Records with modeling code
▽

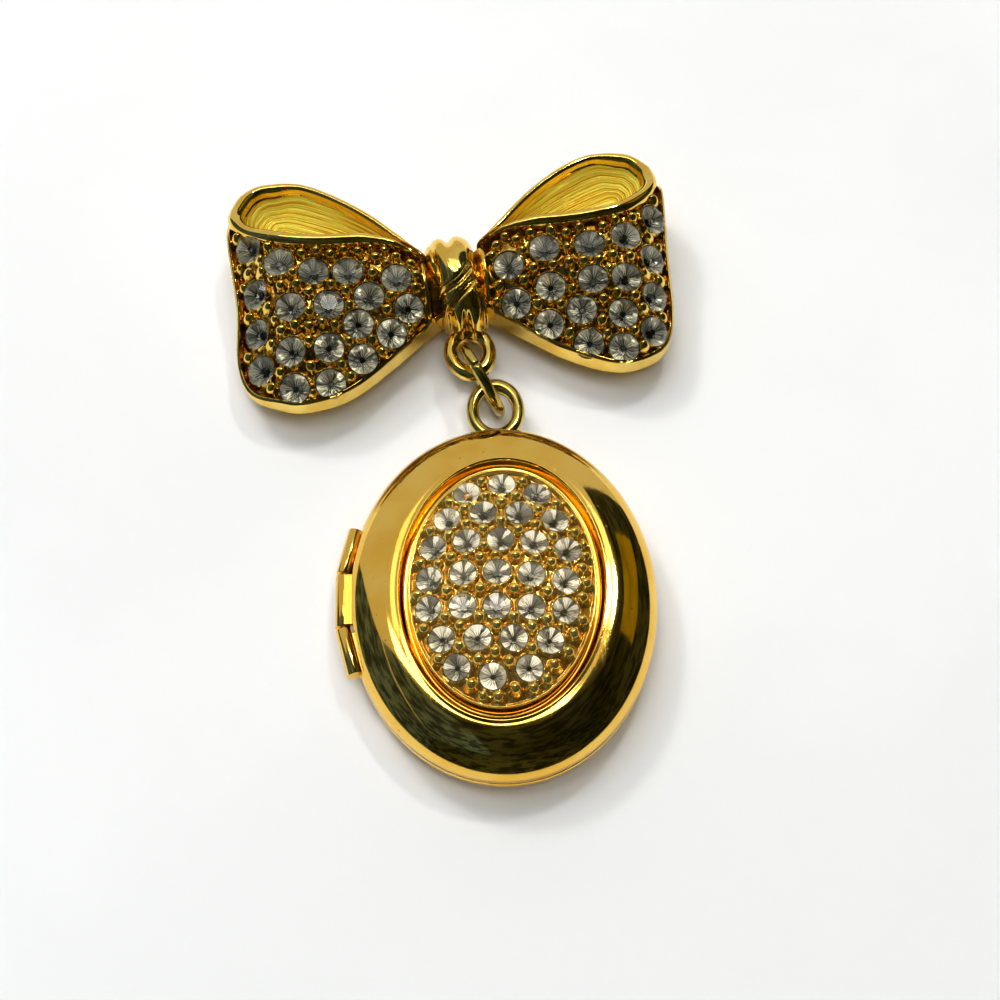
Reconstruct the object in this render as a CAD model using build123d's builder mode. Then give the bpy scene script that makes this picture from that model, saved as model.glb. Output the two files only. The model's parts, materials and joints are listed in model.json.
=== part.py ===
"""Bow brooch with an oval hinged locket, lying front up. Millimetres, +Z up.

The origin is the centre of the flat on the locket's back, on the table.
+Y runs along the locket to the bow, and the hinge is on the -X side.
"""
from build123d import *
from collections import namedtuple
from math import cos, degrees, radians, sin, tan
import os

# Locket
locket_width = 26.0  # across the rims, X
locket_length = 33.0  # along the rims, Y
back_height = 3.0  # table to the parting line
rim_height = 0.5  # straight band of each half at the parting line
parting_gap = 0.1  # air between the closed halves
crest_height = 3.0  # cover, from its rim's lower edge to the crest round the seat
side_wall = 0.8  # stock left in the rims
plate_wall = 0.5  # stock left in the back and under the seat
back_flat = 0.62  # share of the back's width that lies flat on the table

# Seat in the cover and the plaque that sits in it
seat_width = 17.2
seat_length = 24.3
seat_depth = 0.8
seat_draft = 0.35  # how far the seat's wall slopes in
crest_land = 0.25  # level crest round the seat
plaque_turn = -3.0  # degrees, the stamped seat is a little off the locket's axis
plaque_width = 15.7
plaque_length = 22.3
plaque_edge = 0.65  # height of the plaque's own rim
plaque_rise = 1.35  # how far the plaque domes above its rim
plaque_rim = 0.45  # width of the plaque's rim
rim_recess = 0.15  # how far the stone field lies below the plaque's rim
seating_gap = 0.05  # between a piece and what carries it

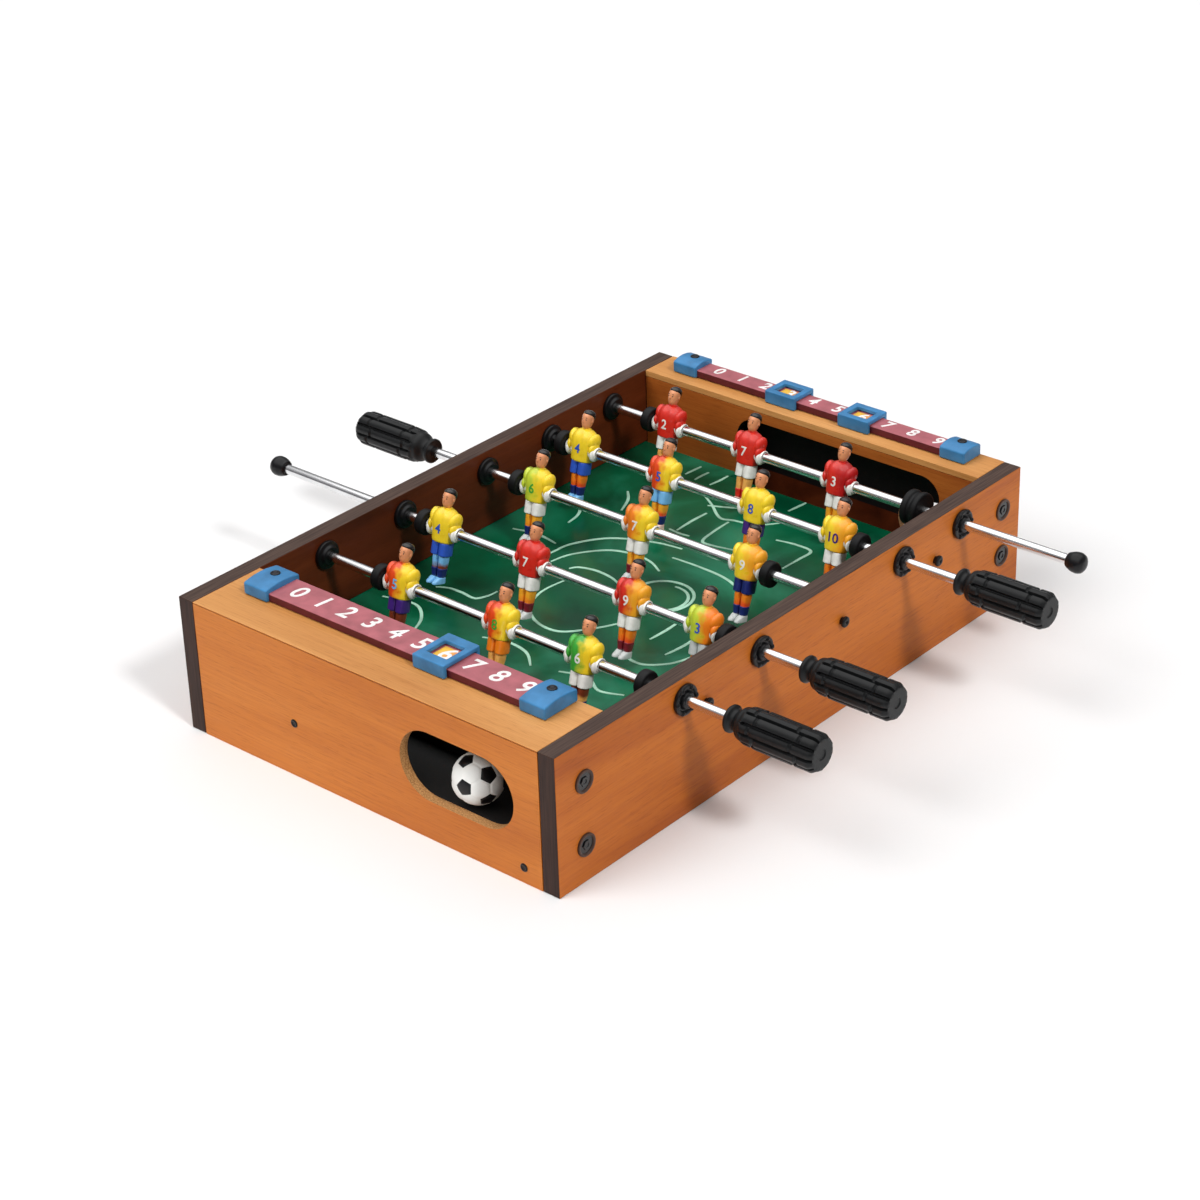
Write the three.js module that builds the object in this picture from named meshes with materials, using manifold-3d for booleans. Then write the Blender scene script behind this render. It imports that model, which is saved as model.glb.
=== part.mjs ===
// Tabletop foosball table, in millimetres, +Z up.
// The origin is on the table top under the middle of the wooden body. +X runs along the rods and
// +Y runs along the pitch, from the front end, which has the ball return, to the rear end.
import * as THREE from 'three';
import { mergeVertices } from 'three/addons/utils/BufferGeometryUtils.js';
import Module from 'manifold-3d';

const wasm = await Module();
wasm.setup();

// ---------- driving dimensions ----------
const BODY_LENGTH = 345;
const BODY_WIDTH = 230;
const BODY_HEIGHT = 70;
const SIDE_BOARD = 9.3;
const TOP_BOARD = 3.2;
const END_PANEL_FRONT = 5;
const END_PANEL_REAR = 3.5;
const GOAL_BOARD_FRONT = 6;
const GOAL_BOARD_REAR = 3.5;
const JOINT_GAP = 0.3;
// Height of the square edge outside the mitre of a top board.
const MITRE_LAND = 0.4;
// How far a cutting tool runs past the face that it cuts through.
const OVERCUT = 1;

const FRONT_WALL_Y = -130.3;
const REAR_WALL_Y = 149.6;
const PITCH_TOP = 28.5;
const PITCH_BOARD = 4;
const GROOVE_DEPTH = 3;
const GOAL = { width: 127, centre: 19.5, top: 61, corner: 11, drop: 6 };

const FRONT_RETURN = { x: 57, z: 37.5, width: 67, height: 35 };
const REAR_RETURN = { x: 64, z: 23, width: 38, height: 28 };
const FRONT_TRAY_TOP = 20.1;
const REAR_TRAY_TOP = 8.3;
const TRAY = 3.2;

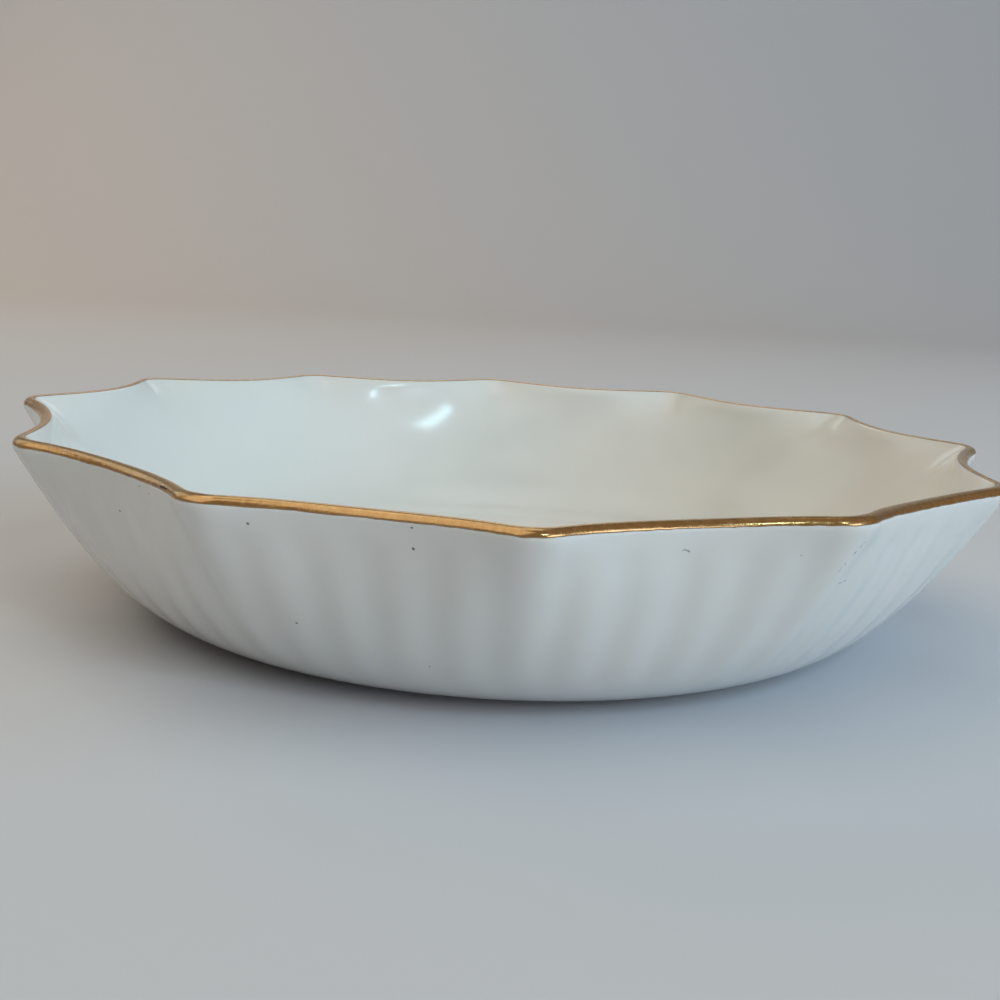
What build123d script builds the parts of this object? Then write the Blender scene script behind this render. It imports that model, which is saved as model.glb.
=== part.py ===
"""Ring dish: a small twelve-sided china dish with a fluted wall and a gilded lip.

Millimetres, +Z up. The origin is on the axis, on the surface that the dish stands on.
"""
from build123d import *
from math import atan2, cos, hypot, pi, radians, sin, sqrt, tan
import os

os.makedirs("parts", exist_ok=True)

# The rim in plan: twelve rounded corners joined by hollow sides
panels = 12
corner_radius = 57.0
side_hollow = 4.0
corner_round = 4.0

# The wall, from the level underside up to the lip
overall_height = 22.0
foot_height = 0.6
turn_radius = 37.7
wall_lean = radians(60.8)
floor_thickness = 2.1
floor_ease = 1.6
lip_thickness = 1.7

# Sections of the wall as shares of the way along its profile, close together where it bends
section_shares = (0.0, 0.18, 0.36, 0.55, 0.75, 0.93, 1.0)

# How fast the rim's outline and its crisp corners fade on the way down
outline_power = 3.0
crispness_power = 3.0
inner_corner_power = 16.0

# The flutes on the outside of the wall, and their strength at each section
flutes_per_panel = 5
flute_depth = 0.25
flute_shares = (0.0, 0.0, 0.3, 1.0, 1.0, 0.8, 0.0)

# The foot ring under the floor
foot_setback = 3.1
foot_width = 2.6
foot_taper = 0.3
foot_weld = 1.0

# The gold let into the lip, between two angles up from the level outside
gilt_thickness = 0.15
gilt_outer_edge = 0.0
gilt_inner_edge = radians(120)
lip_step = radians(30)

panel_angle = 2 * pi / panels
flute_angle = panel_angle / flutes_per_panel
floor_height = foot_height + floor_thickness
lip_round = lip_thickness / 2
lip_centre = corner_radius - lip_round
lip_height = overall_height - lip_round
middle_share = (corner_radius - side_hollow) / corner_radius

# Where the two sides of the wall meet the round of the lip
outer_meeting = wall_lean - pi / 2
inner_meeting = wall_lean + pi / 2


def rim_arcs():
    """The rim's hollow side arc, tangent to the corner's arc, and where they meet.

    Returns the side's radius, the distance of its centre from the axis, and the angle from the
    corner to the place where the two arcs meet.
    """
    half = panel_angle / 2
    corner_centre = corner_radius - corner_round
    side_middle = corner_radius - side_hollow
    across = corner_centre * cos(half)
    side_round = corner_centre**2 + side_middle**2 - 2 * side_middle * across - corner_round**2
    side_round /= 2 * (corner_round + across - side_middle)
    side_centre = side_middle + side_round
    gap_x = side_centre * cos(half) - corner_centre
    gap_y = side_centre * sin(half)
    reach_share = corner_round / hypot(gap_x, gap_y)
    meeting = atan2(gap_y * reach_share, corner_centre + gap_x * reach_share)
    return side_round, side_centre, meeting


side_round, side_centre, corner_turn = rim_arcs()


def rim_share(turn):
    """The rim's distance from the axis at an angle past a corner, as a share of the corner's."""
    off_corner = min(abs(turn), panel_angle - turn)
    if off_corner <= corner_turn:
        centre = corner_radius - corner_round
        reach = centre * cos(off_corner) + sqrt(corner_round**2 - (centre * sin(off_corner)) ** 2)
    else:
        off_middle = panel_angle / 2 - off_corner
        reach = side_centre * cos(off_middle) - sqrt(side_round**2 - (side_centre * sin(off_middle)) ** 2)
    return reach / corner_radius


def bulge(turn, crispness):
    """How far out the outline stands between a side's middle, 0, and a corner, 1."""
    crisp = (rim_share(turn) - middle_share) / (1 - middle_share)
    soft = (1 + cos(panels * turn)) / 2
    return crispness * crisp + (1 - crispness) * soft


def section(radius, height, outline=1.0, corners=1.0, crispness=1.0, depth=0.0):
    """Closed outline of the dish at one height: a corner and then the flutes of each panel.

    Outline draws the sides in, from 0, a circle, to 1, the rim. Corners is how much of that the
    corners keep out of. Depth is how far the middle of each flute is drawn in.
    """

    def place(turn, start, inset):
        kept = outline - corners * bulge(turn, crispness)
        reach = radius * (1 - kept * (1 - middle_share)) - inset
        return Vector(reach * cos(start + turn), reach * sin(start + turn), height)

    turns = [-corner_turn, corner_turn]
    turns += [flute * flute_angle for flute in range(1, flutes_per_panel)]
    turns += [panel_angle - corner_turn]
    edges = []
    for panel in range(panels):
        start = panel * panel_angle
        for first, last in zip(turns, turns[1:]):
            ends = place(first, start, 0), place(last, start, 0)
            middle = place((first + last) / 2, start, depth if first > 0 else 0)
            edges.append(Edge.make_bezier(ends[0], middle * 2 - (ends[0] + ends[1]) / 2, ends[1]))
    return Wire(edges)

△

Using the records above, gather all lines where the string "Blender" is present.

Write the three.js module that builds the object in this picture from named meshes with materials, using manifold-3d for booleans. Then write the Blender scene script behind this render. It imports that model, which is saved as model.glb.
What build123d script builds the parts of this object? Then write the Blender scene script behind this render. It imports that model, which is saved as model.glb.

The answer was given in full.